METAL DESIGN GUIDELINES
-Absolute and relative thicknesses in the same 3Dprint
For Investment Casting (steel, brass and silver): the recommended minimum thickness in any direction is 0.8mm
Because the temperature of the cast is defined by the thickness of the piece, you cannot cast without risk of bubbles a part which would have its maximum thickness superior to twice its mimnimum thickness.
-Geometry / castability
As the shape will be immerged into plaster to create the lost wax investment mold, it is important that no air bubble could be created while plaster is cast (otherwise the bublle will be filled with metal). You should think of escapes for air in enclosed corners and create escapes at the extrimties of enclosed shapes.
-Constraints inherent to manual polishing
Metal is mainly polished (buffing) by hand. The buffing wheel is large (about 30cm dimater) and thick (about 3cm). This means only reachable surfaces will be polished. Inner spaces, depth, crevaces, recessed letters, will remain unpolished (and usually, it's a cool contrast). If you want a part to be fully polished, it has to be designed so it can actually be so.

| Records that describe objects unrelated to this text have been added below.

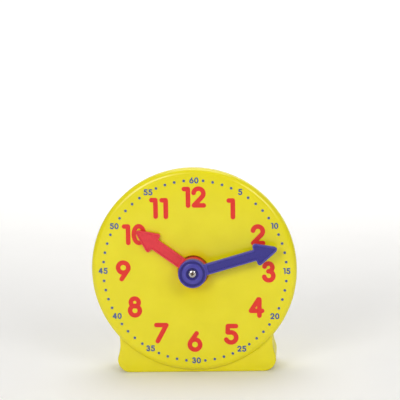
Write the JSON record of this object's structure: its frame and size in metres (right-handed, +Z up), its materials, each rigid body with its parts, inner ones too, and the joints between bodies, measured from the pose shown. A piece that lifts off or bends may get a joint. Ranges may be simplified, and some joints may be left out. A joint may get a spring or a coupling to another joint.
{
  "type": "geared teaching clock",
  "caption": "Small classroom clock for learning to tell time: a round numbered dial on a moulded foot, whose minute hand drives the hour hand through hidden gears.",
  "frame": {"origin": "on the surface the clock stands on, under the hand axis and halfway along the foot's depth", "axes": "+Z up, the dial faces -Y, and +X is to the right as the dial is read"},
  "size_m": [0.1016, 0.0366, 0.1028],
  "materials": {
    "yellow_plastic": "glossy moulded ABS, bright yellow",
    "red_plastic": "satin-gloss moulded ABS, red",
    "blue_plastic": "satin-gloss moulded ABS, blue-violet",
    "gear_plastic": "natural white acetal, as moulded",
    "washer_plastic": "punched nylon sheet",
    "screw_steel": "bright zinc-plated steel",
    "spring_steel": "plain spring steel"
  },
  "bodies": {
    "root": {"front_shell": "yellow_plastic", "rear_shell": "yellow_plastic", "case_screws": "screw_steel", "gear_plate": "gear_plastic", "plate_screws": "screw_steel", "drag_washer": "spring_steel", "idler_pin": "spring_steel", "idler_washer": "washer_plastic", "thrust_washer": "washer_plastic"},
    "minute": {"minute_pinion": "gear_plastic", "minute_arbor": "gear_plastic", "minute_hand": "blue_plastic", "hand_spacer": "washer_plastic", "centre_screw": "screw_steel"},
    "hour": {"hour_wheel": "gear_plastic", "hour_hand": "red_plastic"},
    "idler": {"idler_pinion": "gear_plastic", "idler_wheel": "gear_plastic"}
  },
  "joints": [
    {"name": "minute_turn", "type": "hinge", "parent": "root", "child": "minute", "pos_m": [0, -0.0155, 0.052], "axis": [0, 1, 0], "continuous": true},
    {"name": "hour_turn", "type": "hinge", "parent": "root", "child": "hour", "pos_m": [0, -0.0155, 0.052], "axis": [0, 1, 0], "continuous": true},
    {"name": "idler_turn", "type": "hinge", "parent": "root", "child": "idler", "pos_m": [0, -0.0155, 0.032], "axis": [0, 1, 0], "continuous": true}
  ],
  "couplings": [
    {"joint": "idler_turn", "follows": "minute_turn", "ratio": -0.33333},
    {"joint": "hour_turn", "follows": "minute_turn", "ratio": 0.083333}
  ]
}
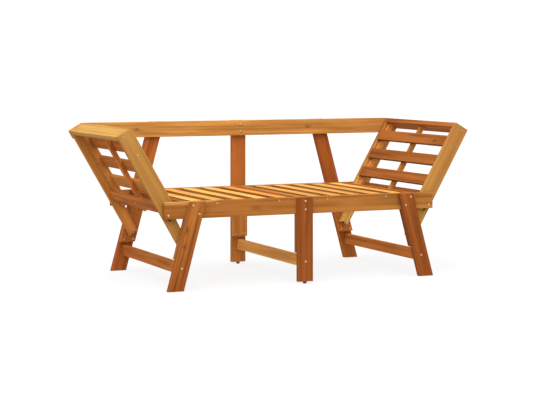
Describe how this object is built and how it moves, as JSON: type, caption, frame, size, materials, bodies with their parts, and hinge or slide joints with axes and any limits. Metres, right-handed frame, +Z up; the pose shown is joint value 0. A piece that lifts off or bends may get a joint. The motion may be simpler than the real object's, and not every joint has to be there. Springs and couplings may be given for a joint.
{
  "type": "convertible garden bench",
  "caption": "Slatted hardwood garden bench with a low back rail and two leaning side panels that lift off their pegs and fold down level with the seat to make a daybed.",
  "frame": {"origin": "on the ground, under the middle of the bench", "axes": "+X along the bench to its right end as seen from the front, +Y from the front to the back, +Z up"},
  "size_m": [1.648, 0.7452, 0.668],
  "materials": {
    "acacia_frame": "oiled",
    "acacia_panel": "oiled",
    "acacia_seat": "oiled",
    "dowel_wood": "plain",
    "zinc_plated_steel": "yellow zinc plated",
    "glide_plastic": "matte"
  },
  "bodies": {
    "frame": {"back_rail": "acacia_frame", "frame_bolts": "zinc_plated_steel", "frame_screws": "zinc_plated_steel", "front_doubler_center": "acacia_frame", "front_doubler_left": "acacia_frame", "front_doubler_right": "acacia_frame", "front_leg_center": "acacia_frame", "front_leg_left": "acacia_frame", "front_leg_right": "acacia_frame", "front_rail": "acacia_frame", "glides": "glide_plastic", "lock_pegs": "zinc_plated_steel", "rear_doubler_center": "acacia_frame", "rear_doubler_left": "acacia_frame", "rear_doubler_right": "acacia_frame", "rear_post_center": "acacia_frame", "rear_post_left": "acacia_frame", "rear_post_right": "acacia_frame", "rear_rail": "acacia_frame", "seat_center_bar": "acacia_seat", "seat_dowels": "dowel_wood", "seat_end_batten_left": "acacia_seat", "seat_end_batten_right": "acacia_seat", "seat_ledger_front": "acacia_seat", "seat_ledger_rear": "acacia_seat", "seat_slat_left_1": "acacia_seat", "seat_slat_left_2": "acacia_seat", "seat_slat_left_3": "acacia_seat", "seat_slat_left_4": "acacia_seat", "seat_slat_left_5": "acacia_seat", "seat_slat_right_1": "acacia_seat", "seat_slat_right_2": "acacia_seat", "seat_slat_right_3": "acacia_seat", "seat_slat_right_4": "acacia_seat", "seat_slat_right_5": "acacia_seat", "stretcher_center": "acacia_frame", "stretcher_left": "acacia_frame", "stretcher_right": "acacia_frame"},
    "left_pivots": {"left_pivot_bolts": "zinc_plated_steel"},
    "right_pivots": {"right_pivot_bolts": "zinc_plated_steel"},
    "left_panel": {"left_bottom_board": "acacia_panel", "left_panel_screws": "zinc_plated_steel", "left_rib": "acacia_panel", "left_side_battens": "acacia_panel", "left_slat_1": "acacia_panel", "left_slat_2": "acacia_panel", "left_slat_3": "acacia_panel", "left_stile_front": "acacia_panel", "left_stile_rear": "acacia_panel", "left_top_board": "acacia_panel"},
    "right_panel": {"right_bottom_board": "acacia_panel", "right_panel_screws": "zinc_plated_steel", "right_rib": "acacia_panel", "right_side_battens": "acacia_panel", "right_slat_1": "acacia_panel", "right_slat_2": "acacia_panel", "right_slat_3": "acacia_panel", "right_stile_front": "acacia_panel", "right_stile_rear": "acacia_panel", "right_top_board": "acacia_panel"}
  },
  "joints": [
    {"name": "left_panel_fold", "type": "hinge", "parent": "frame", "child": "left_pivots", "pos_m": [-0.6115, 0, 0.3085], "axis": [0, -1, 0], "range_deg": [0, 59.75]},
    {"name": "left_panel_lift", "type": "slide", "parent": "left_pivots", "child": "left_panel", "axis": [-0.5038, 0, 0.8638], "range_m": [0, 0.028]},
    {"name": "right_panel_fold", "type": "hinge", "parent": "frame", "child": "right_pivots", "pos_m": [0.6115, 0, 0.3085], "axis": [0, 1, 0], "range_deg": [0, 59.75]},
    {"name": "right_panel_lift", "type": "slide", "parent": "right_pivots", "child": "right_panel", "axis": [0.5038, 0, 0.8638], "range_m": [0, 0.028]}
  ]
}
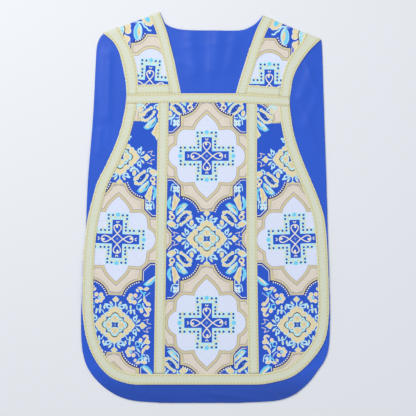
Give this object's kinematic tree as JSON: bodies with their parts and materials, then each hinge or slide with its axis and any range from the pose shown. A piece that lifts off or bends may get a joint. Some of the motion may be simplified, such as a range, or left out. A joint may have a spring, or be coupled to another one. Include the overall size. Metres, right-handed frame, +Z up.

Polishing and buffing tend to round corners and kill sharp edges. As much as possible, we are trying to preserve the intend in the shape. For a knife, it is easy to polish the surfaces separately and keep the edge very sharp, but in many shapes it has to be a compromise between a good polishing and some rounded edges. For most of jewelry, rounding edges is a positive thing as it avoid people wearing the part to hurt themselves or anyone with the metal.
If you do a chain or interlocked parts, you need to model as well the sprue and casting tree to hold the parts afar from another during the casting. We'll cut the sprues to allow for the polishing. Chain elements are not counted as separate parts, one chain has one handling fee.
The STL file format is the industry standard for 3D printing. It is quite common to have minor geometry issues in these files, so they need to be corrected before quoting or printing.